La sorpresa de la cena llegaba con el postre. El dueño del ventorrillo, cuyo nombre no recuerdo, cultivaba sus propios melones y los ofrecía como colofón de la cena en calidad de venta a prueba o ensayo, que diría el Código Civil. Se trata ésta de una venta sometida a la condición suspensiva de la plena satisfacción del comprador que, sin necesidad de acreditar el mal estado del producto, puede devolverlo si no le resulta plenamente satisfactorio. Es posible, pienso ahora, que el restaurador hubiera conocido el recién inaugurado Corte Inglés de Murcia y hubiera tomado el célebre eslogan: «Si no queda satisfecho, le devolvemos su dinero», pero en aquel tiempo nos parecía una temeridad que se arriesgara a dar plena satisfacción con algo tan aleatorio e impredecible como un melón que, como sabemos, a veces sale dulce como la miel y otras, simplemente, fresquito.
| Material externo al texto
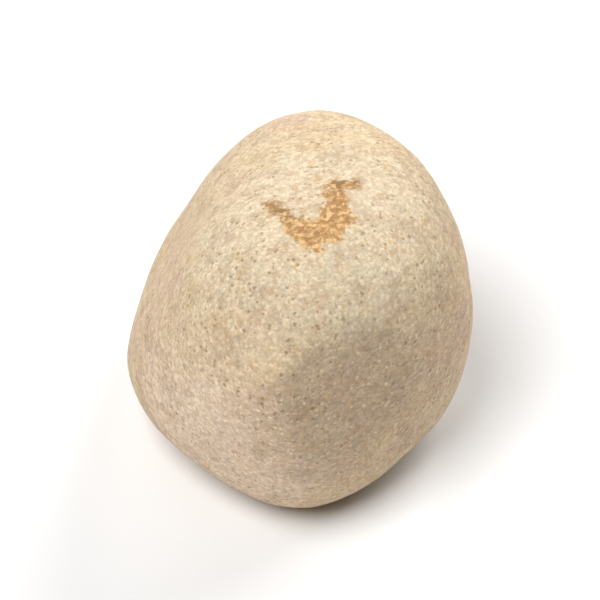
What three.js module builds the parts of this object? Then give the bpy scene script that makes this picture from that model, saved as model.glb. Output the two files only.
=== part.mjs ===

Dicen los que entienden, que el nombre de Los Belones procede de los hermanos Bellón, propietarios de estos pagos en el siglo XVIII, aunque en secreto siempre he deseado que estuviera relacionado con el dios celta Belenos o con la diosa romana Belona. Y no sería disparatado estando como está tan cerca del enigmático Monte Miral y del monasterio de San Ginés. Pero en mi memoria, particular y subjetiva como todas, Belones se identifica con 'melones' los de la tasca El Puente que saboreaba en mi infancia.